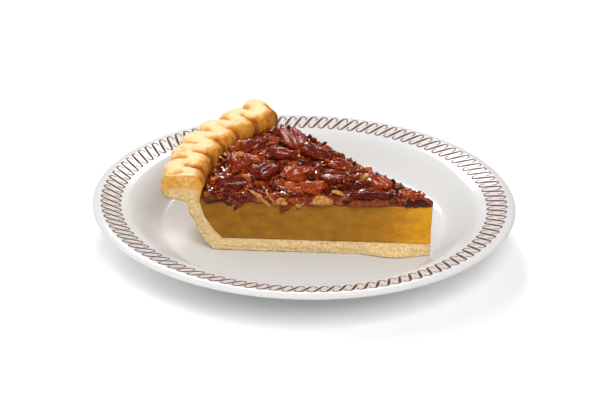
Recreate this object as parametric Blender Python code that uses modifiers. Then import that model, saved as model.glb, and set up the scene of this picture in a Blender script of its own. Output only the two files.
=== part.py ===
"""A cut eighth of a nine-inch pecan pie on a round dessert plate.

The plate is a turned china plate: foot ring, flat well, sloping rim and rolled lip.
The slice is a pastry shell with a crimped rim, a smooth filling that runs through it,
and a glazed layer of chopped pecans with the larger pecan halves and pieces lying in it.

Units are metres, +Z is up, and the origin is the centre of the plate's foot ring on the table.
"""
import math
from dataclasses import dataclass

import bmesh
import bpy
from mathutils import Matrix, Vector, noise

MM = 0.001
MERGE = 0.01 * MM                    # welding distance of coincident points
GAP = 0.3 * MM                       # clearance between pieces that touch

# plate
PLATE_RADIUS = 95.0 * MM
PLATE_SEGMENTS = 48
BAND_RADIUS = 91.0 * MM              # outer ring of the printed border, the plate's highest line
BAND_HEIGHT = 21.0 * MM
SHOULDER_RADIUS = 80.0 * MM          # where the sloping rim turns down into the well
SHOULDER_HEIGHT = 18.2 * MM
WELL_RADIUS = 63.0 * MM
WELL_HEIGHT = 7.0 * MM
WELL_STEPS = 8
PLATE_WALL = 4.2 * MM
LIP_HEIGHT = 2.2 * MM
LIP_STEPS = 4
FOOT_RADIUS = 57.0 * MM
FOOT_WIDTH = 4.5 * MM

# slice: a local frame with the tip at the origin and the near cut face along +X
TIP = Vector((55.6 * MM, -30.8 * MM, WELL_HEIGHT + GAP))
NEAR_CUT_HEADING = math.radians(178.8)
WEDGE = math.radians(46.0)

# pastry
CRUST_THICKNESS = 5.8 * MM
BASE_RADIUS = 93.8 * MM              # edge of the pie's flat bottom
WALL_TOP_RADIUS = 106.9 * MM
WALL_HEIGHT = 22.6 * MM
WALL_STEPS = 5
WALL_FLARE = 0.62                    # below 1: the wall leaves the base slanting, then rises steeply
INNER_BASE_RADIUS = 91.1 * MM
INNER_TOP_RADIUS = 100.7 * MM
INNER_TOP_HEIGHT = 24.6 * MM
RIM_RADIUS = 107.9 * MM              # middle of the fluted edge
RIM_HEIGHT = 29.3 * MM
RIM_HALF_WIDTH = 8.8 * MM
RIM_HALF_HEIGHT = 5.9 * MM
RIM_SQUARENESS = 2.6
RIM_STEPS = 14
CRUST_STEPS = 46

# fluted edge: the pastry band winds in and out, with a pocket in the bend on either side
FLUTE_PITCH = math.radians(7.85)
FLUTE_START = math.radians(-1.6)     # angle of the first pocket on the inner side
FLUTE_SWING = 1.5 * MM
FLUTE_DEPTH = 3.2 * MM
FAR_END_SPREAD = 2.8 * MM            # the edge stands further out and up towards the far cut
FAR_END_RISE = 1.4 * MM
LAST_CREST_RISE = 1.6 * MM

# filling and topping
FILLING_HEIGHT = 24.2 * MM
FILLING_STEPS = 10
TOPPING_RADIUS = 98.7 * MM
TOPPING_RINGS = 16
TOPPING_STEPS = 18
TOPPING_HEIGHT = 28.2 * MM
TOPPING_HEAP = 3.4 * MM              # extra height of the heap towards the crust
TOPPING_ROUGHNESS = 1.3 * MM
LUMP_SIZE = 9.0 * MM


@dataclass(frozen=True)
class PecanPlace:
    """Where a large pecan lies: polar place in the slice, heading, size, lift and roll."""

    radius: float
    angle: float
    heading: float
    length: float
    lift: float = 0.8
    roll: float = 0.0
    width: float = 11.5


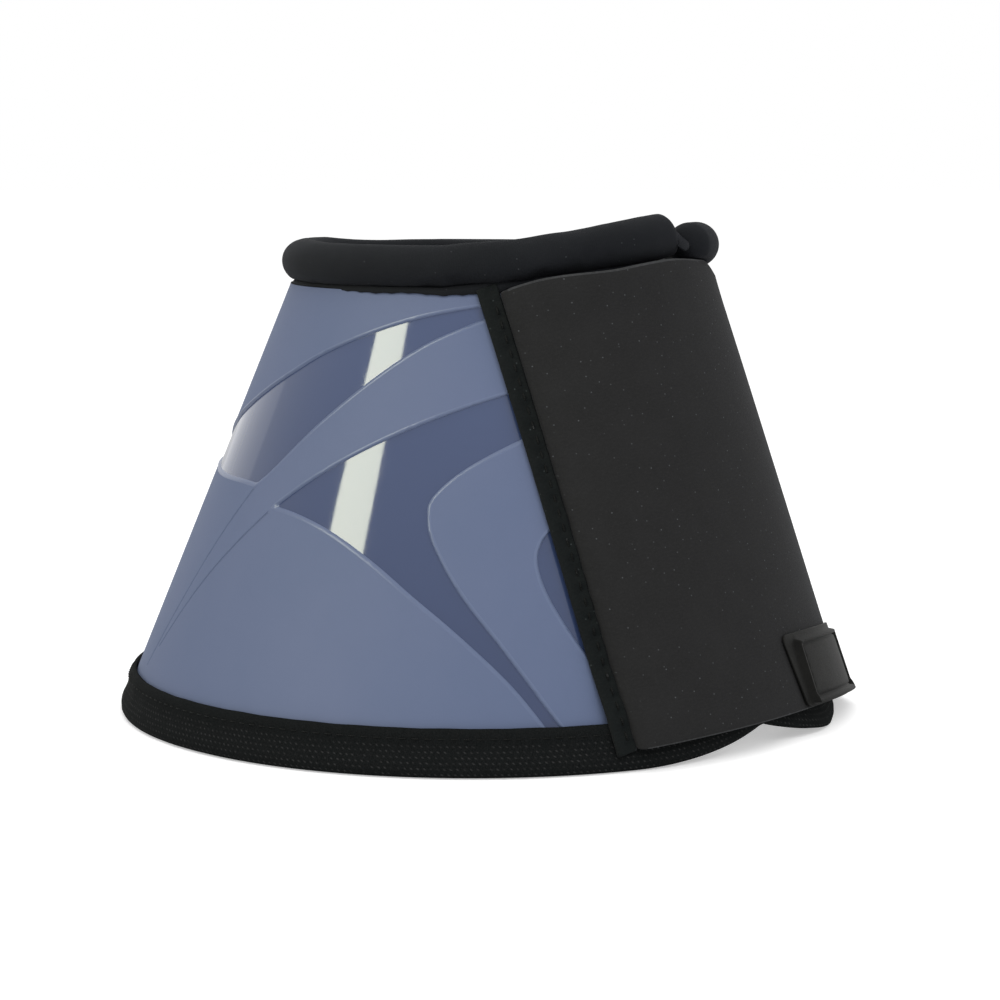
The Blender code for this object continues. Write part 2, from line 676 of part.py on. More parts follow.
def step_over_tape(flat):
    """Share of the rim tape's thickness that cloth laid on the wall is raised by."""
    azimuth, height = cone_places(flat, CLOSURE)
    return ramp(height - rim_lift(azimuth), ROW_START + PANEL_SPACING, ROW_START)


def flap_base(flat):
    """Level of the flap's inner face: sewn down at its left edge, standing off over the closure."""
    from_edge = flat[:, 0] + half_width(flat[:, 1])
    puff = ramp(from_edge, 0, FLAP_PUFF_WIDTH)
    bulge = ramp(flat[:, 1], FLAP_TOP - FLAP_BULGE_HEIGHT, FLAP_TOP)
    stand_off = CLEARANCE + (FLAP_BASE - CLEARANCE) * np.maximum(puff, step_over_tape(flat))
    return stand_off + FLAP_TOP_BULGE * bulge * puff


def flap_outline(margin=0.0):
    """The flap's cut on the flat pattern: slightly narrower at the top, with a hollow top edge."""
    bottom, top = FLAP_BOTTOM + margin, FLAP_TOP - margin
    low, high = float(half_width(bottom)) - margin, float(half_width(top)) - margin
    outline = rounded([(-low, bottom), (low, bottom), (high, top), (-high, top)], FLAP_CORNER)
    outline = cut_at_grid(outline, CLOSURE, PANEL_SPACING)
    dip = FLAP_TOP_DIP * np.clip(1 - (outline[:, 0] / high) ** 2, 0, 1)
    outline[:, 1] -= dip * ramp(outline[:, 1], bottom, top)
    return outline


def hinge_line():
    """Two world points on the fold along the flap's sewn edge."""
    ends = []
    for y in (FLAP_BOTTOM, FLAP_TOP):
        flat = np.array([-float(half_width(y)), y])
        azimuth, height = cone_places(flat, CLOSURE)
        level = CLEARANCE + FLAP_LINING_THICKNESS + CLEARANCE + FLAP_THICKNESS + HINGE_LIFT
        ends.append(cone_points(azimuth, height, level))
    return ends


def hinge_empty():
    """The empty that carries the flap, on the fold and with its Z along it."""
    low, high = (Vector(end) for end in hinge_line())
    pivot = bpy.data.objects.new("flap_hinge", None)
    bpy.context.scene.collection.objects.link(pivot)
    pivot.location = (low + high) / 2
    return pivot


def closure_flap(cloth, backing, hooks, pivot):
    """The flap's outer cloth, its lining and the hook panel that grips the loop panel."""
    face = FLAP_LINING_THICKNESS + CLEARANCE

    def cloth_levels(flat):
        base = flap_base(flat) + face
        return base, base + FLAP_THICKNESS

    def lining_levels(flat):
        base = flap_base(flat)
        return base, base + FLAP_LINING_THICKNESS

    def hook_levels(flat):
        base = flap_base(flat) - CLEARANCE
        return np.maximum(base - HOOK_THICKNESS, CLEARANCE), base

    panel("closure_flap", flap_outline(), cloth_levels, cloth, CLOSURE, PANEL_SPACING, (), pivot)
    outline = flap_outline(FLAP_LINING_MARGIN)
    panel("flap_lining", outline, lining_levels, backing, CLOSURE, PANEL_SPACING, (), pivot)
    low = float(shell_edge(FLAP_BOTTOM)) - HOOK_MARGIN / 2
    reach = APEX_REACH - (TAPE_OUTER_HEIGHT + HOOK_MARGIN / 2) / math.cos(BETA)
    bottom = APEX_REACH - math.sqrt(reach**2 - low**2)
    top = FLAP_TOP - FLAP_TOP_DIP - 2 * HOOK_MARGIN
    high = float(shell_edge(top)) - HOOK_MARGIN / 2
    corners = [(HOOK_INNER_EDGE, bottom), (low, bottom), (high, top), (HOOK_INNER_EDGE, top)]
    outline = rounded(corners, HOOK_CORNER)
    panel("flap_hook_panel", outline, hook_levels, hooks, CLOSURE, PANEL_SPACING, (), pivot)


def seam_strip(material):
    """The stitched strip that holds the flap's edge to the shell, stepping up over the rim tape."""
    bottom, top = FLAP_BOTTOM, FLAP_TOP - FLAP_CORNER
    corners = []
    for y in (bottom, top):
        edge = -float(half_width(y)) - CLEARANCE
        corners.append(((edge - STRIP_WIDTH, y), (edge, y)))
    outline = np.array([corners[0][0], corners[0][1], corners[1][1], corners[1][0]])

    def levels(flat):
        base = CLEARANCE + (FLAP_BASE - CLEARANCE) * step_over_tape(flat)
        return base, base + STRIP_THICKNESS

    panel("flap_seam_strip", outline, levels, material, CLOSURE, STRIP_STEP_HEIGHT / 2)


def badge(material, pivot):
    """A bare moulded rubber badge with a raised border, sewn at the foot of the flap."""
    low = FLAP_BOTTOM + BADGE_FOOT
    high = low + BADGE_HEIGHT
    left, right = BADGE_LEFT, BADGE_LEFT + BADGE_WIDTH
    corners = [(left + BADGE_LEAN, low), (right + BADGE_LEAN, low), (right, high), (left, high)]
    outline = divided(rounded(corners, BADGE_CORNER), BADGE_SPACING)
    shoulder = inset(outline, BADGE_BORDER_WIDTH)
    field = inset(outline, BADGE_BORDER_WIDTH + BADGE_BORDER_STEP)

    def levels(flat):
        base = flap_base(flat) + FLAP_LINING_THICKNESS + FLAP_THICKNESS + 2 * CLEARANCE
        sunk = (distance(flat, anticlockwise(outline)) - BADGE_BORDER_WIDTH) / BADGE_BORDER_STEP
        border = BADGE_BORDER_HEIGHT * (1 - np.clip(sunk, 0, 1))
        return base, base + BADGE_THICKNESS + border

    lines = [(shoulder, True), (field, True)]
    panel("badge", outline, levels, material, CLOSURE, BADGE_SPACING, lines, pivot)


def clear_scene():
    for obj in list(bpy.data.objects):
        bpy.data.objects.remove(obj, do_unlink=True)


def main():
    clear_scene()
    shell = surface_finish("moulded_shell", (0.15, 0.18, 0.28), 0.35)
    foam_lining = surface_finish("neoprene_lining", (0.02, 0.02, 0.022), 0.85)
    tape = surface_finish("woven_tape", (0.014, 0.014, 0.015), 0.7)
    cloth = surface_finish("brushed_cloth", (0.022, 0.022, 0.024), 0.9)
    cover = surface_finish("collar_cloth", (0.02, 0.021, 0.026), 0.8)
    foam = surface_finish("collar_foam", (0.05, 0.05, 0.052), 0.95)
    loop = surface_finish("loop_cloth", (0.02, 0.02, 0.02), 0.95)
    hooks = surface_finish("hook_tape", (0.03, 0.03, 0.03), 0.6)
    rubber = surface_finish("badge_rubber", (0.02, 0.02, 0.02), 0.5)

    outer_shell(shell)
    lining(foam_lining)
    closure_facings(cloth, loop)
    rim_binding(tape)
    end_bindings(tape)
    collar(cover, foam)
    seam_strip(cloth)
    pivot = hinge_empty()
    closure_flap(cloth, foam_lining, hooks, pivot)
    badge(rubber, pivot)
    low, high = hinge_line()
    axis = (high - low) / np.linalg.norm(high - low)
    print("flap hinge at", np.round((low + high) / 2, 6), "axis", np.round(axis, 6))


main()
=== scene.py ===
"""Looks of an overreach boot, built round its frame: moulded shell, sewn cloth, tape and padding.

Every piece stands where its solid stands in the frame: metres, +Z up the boot, the closure faces
-Y, and the rim stands on z = 0. Pieces cut from sheet are laid out on the cone's flat pattern.
"""

import json
import math

import bpy
import numpy as np
from bpy.props import FloatProperty, IntProperty, PointerProperty
from mathutils import Matrix, Vector
from mathutils.geometry import delaunay_2d_cdt

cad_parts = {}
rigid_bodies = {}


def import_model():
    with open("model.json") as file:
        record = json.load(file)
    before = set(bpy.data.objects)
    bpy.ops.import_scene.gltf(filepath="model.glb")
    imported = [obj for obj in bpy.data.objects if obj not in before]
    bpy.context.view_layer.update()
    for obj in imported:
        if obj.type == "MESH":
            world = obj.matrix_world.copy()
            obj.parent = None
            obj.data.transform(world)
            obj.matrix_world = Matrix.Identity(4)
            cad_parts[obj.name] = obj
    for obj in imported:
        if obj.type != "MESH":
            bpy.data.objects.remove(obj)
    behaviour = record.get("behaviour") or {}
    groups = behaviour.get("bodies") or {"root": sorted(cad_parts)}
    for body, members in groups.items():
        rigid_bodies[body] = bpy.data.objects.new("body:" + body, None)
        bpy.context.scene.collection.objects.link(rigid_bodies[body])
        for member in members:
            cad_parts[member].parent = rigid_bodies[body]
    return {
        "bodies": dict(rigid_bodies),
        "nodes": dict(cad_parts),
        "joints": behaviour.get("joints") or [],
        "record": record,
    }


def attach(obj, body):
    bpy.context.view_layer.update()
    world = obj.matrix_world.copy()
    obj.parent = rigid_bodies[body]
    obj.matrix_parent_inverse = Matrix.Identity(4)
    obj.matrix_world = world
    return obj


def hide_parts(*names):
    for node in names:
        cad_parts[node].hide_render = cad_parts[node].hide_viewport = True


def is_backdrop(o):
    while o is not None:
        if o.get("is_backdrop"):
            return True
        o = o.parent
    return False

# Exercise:
Find the lines that include the string "before", then copy each of them.

# Result:
    before = set(bpy.data.objects)
    imported = [obj for obj in bpy.data.objects if obj not in before]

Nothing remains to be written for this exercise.